A cashier’s check is a check that’s guaranteed by your financial institution. It’s often a preferred method of payment for consumers looking to write a check to make a big-ticket purchase because of the security it provides. In addition, since the account holder is required to hand over the funds for the amount of the check before it’s issued, the likelihood of the check bouncing is slim to none. 

What is a Certified Check?

A certified check doesn’t provide the same level of protection to the payee as a cashier’s check. Your financial institution will reference your account and perform a few extra tasks, like verifying your identity, confirming you have the funds available to cover the check, and putting them on hold before issuing the check. It’ll also come with the financial institution’s official watermark or stamp affixed to it. Still, it’s not as safe as a cashier’s check, as there’s a chance a replica can be created by a fraudster. 

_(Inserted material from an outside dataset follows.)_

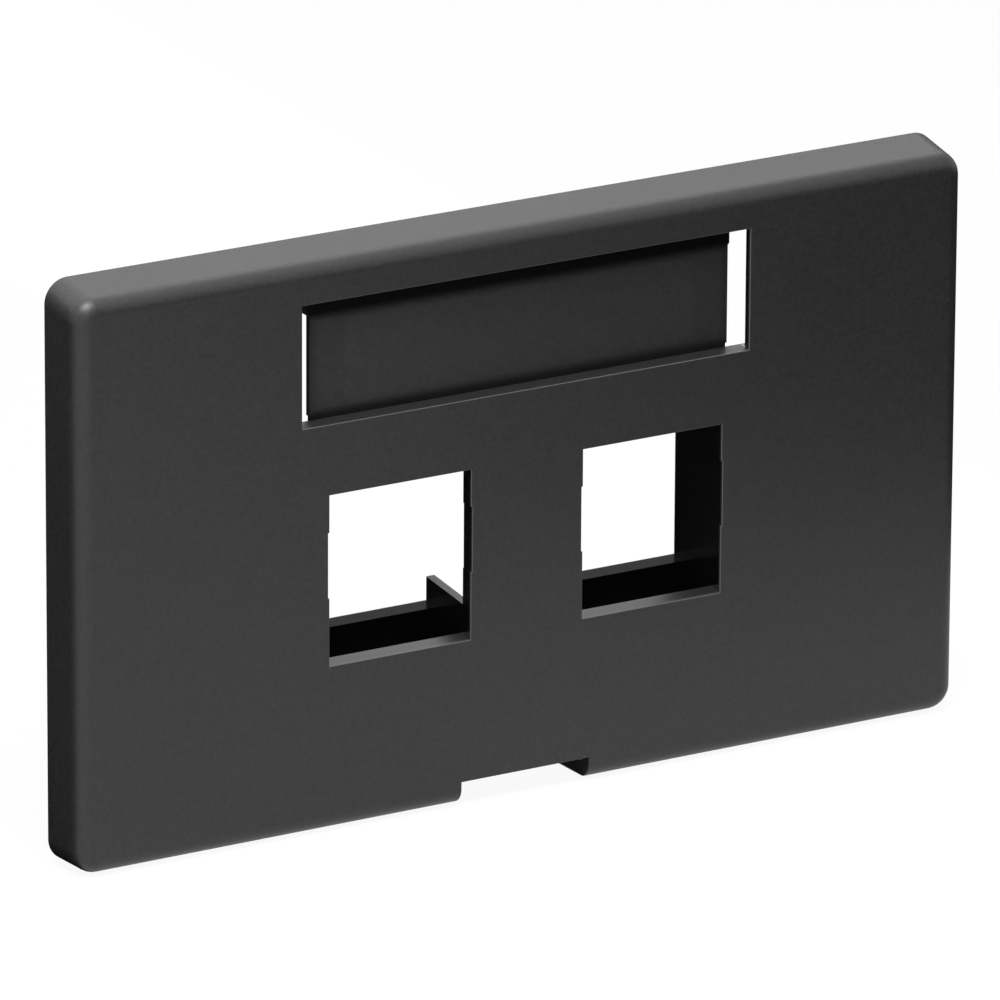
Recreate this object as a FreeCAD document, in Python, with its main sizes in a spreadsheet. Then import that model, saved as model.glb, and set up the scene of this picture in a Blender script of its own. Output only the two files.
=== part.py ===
import FreeCAD, Part
import math
import os
import Sketcher

# Keystone faceplate for a furniture knockout: one moulded plate with two jack ports,
# a recess for a clip-in label cover, a pry notch and two snap arms on the back.
# X runs along the width, Y runs from the front face to the back, Z is up.
# The sketches put the front face at Y = 0; the body's placement then centres it.

doc = FreeCAD.newDocument("keystone_faceplate")
sheet = doc.addObject("Spreadsheet::Sheet", "sizes")

SIZES = [
    # plate: an open-backed tray whose walls lean in towards the front
    ("plate_width", 93.3),
    ("plate_height", 55.5),
    ("rim_depth", 5.7),
    ("wall", 1.5),
    ("corner_radius", 2.3),
    ("edge_radius", 1.6),
    ("top_lean", 8.4),
    ("side_lean", 1.8),
    ("bottom_lean", 2.2),
    # jack ports
    ("port_width", 14.75),
    ("port_height", 16.44),
    ("port_pitch", 26.55),
    ("port_floor", 16.12),
    ("ledge_tilt", 10.5),
    ("relief_depth", 0.14),
    ("relief_reach", 3.1),
    ("relief_height", 6.3),
    ("relief_drop", 3.6),
    # the frame behind each port that holds the jack
    ("frame_depth", 8.35),
    ("frame_wall", 1.4),
    ("bar_thickness", 2.15),
    ("bar_rise", 1.3),
    ("toe_pocket", 1.9),
    ("floor_wall", 1.2),
    ("latch_pocket", 1.7),
    ("roof_wall", 1.2),
    ("stub_wall", 0.85),
    ("stub_setback", 0.1),
    ("stub_front", 3.05),
    ("stub_rear", 3.65),
    # label recess above the ports
    ("window_width", 46.95),
    ("window_height", 11.7),
    ("window_gap", 6.74),
    ("sill_tilt", 7.3),
    ("end_slot", 1.53),
    ("lip", 0.8),
    ("lip_reach", 1.2),
    ("panel_thickness", 0.6),
    ("panel_overlap", 1.2),
    ("panel_step", 0.16),
    ("step_height", 0.55),
    ("rib_drop", 1.7),
    ("rib_depth", 1.7),
    ("rib_ear", 0.16),
    # pry notch in the lower wall
    ("notch_width", 13.5),
    ("notch_height", 2.4),
    # snap arms for a 69 mm wide knockout in a thin panel
    ("knockout_width", 69.0),
    ("knockout_clearance", 0.3),
    ("arm_thickness", 1.5),
    ("arm_height", 12.0),
    ("arm_root", 0.8),
    ("panel_grip", 1.8),
    ("barb", 1.2),
    ("barb_length", 3.0),
    ("barb_tip", 0.4),
    # broken edge round each front opening
    ("opening_round", 0.1),
    # how far cutting tools run past the plate
    ("overrun", 1.0),
]
for row, (alias, size) in enumerate(SIZES, start=1):
    sheet.set("A%d" % row, alias)
    sheet.set("B%d" % row, str(size))
    sheet.setAlias("B%d" % row, alias)
doc.recompute()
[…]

Cashier’s Check vs. Certified Check

If you’re trying to decide which type of check is best for your upcoming transaction – whether it’s a big-ticket purchase or funds transfer – here’s what to know about each to make an informed decision: 

How Each One Works

Here’s a breakdown of how both types of checks work: 

  • Cashier’s check: When you request a cashier’s check, the bank withdraws the funds from your account and cuts the check. So, instead of the funds being pulled from your account when the payee presents the check to be chased, the bank handles the payment from its pool of funds. Furthermore, the payee’s name is listed on the check to ensure the check is used as intended.
  • Certified check: Instead of the bank pulling the funds from your account, it will typically place a hold on the amount of the check and release the funds once the check is presented by the payee.

How Do You Get One

Both types of checks can be retrieved by visiting your bank or credit union. It’s also possible to submit an online request to have a check mailed to you if it’s a service offered by your financial institution. 

Source of Funding

The funds for cashier’s checks and certified checks are drawn from your account. However, you’ll need to fork over the cash upfront when requesting a cashier’s check, and the bank will cut the check that you hand over to the payee. But with certified checks, the bank simply places a hold on the funds and you, the account holder, fund the check when it’s presented for payment. 

Check Signature 

As mentioned above, the bank or credit union signs cashier’s checks since they act as the payor. But the account holder signs certified checks, and the bank confirms the validity of the signature.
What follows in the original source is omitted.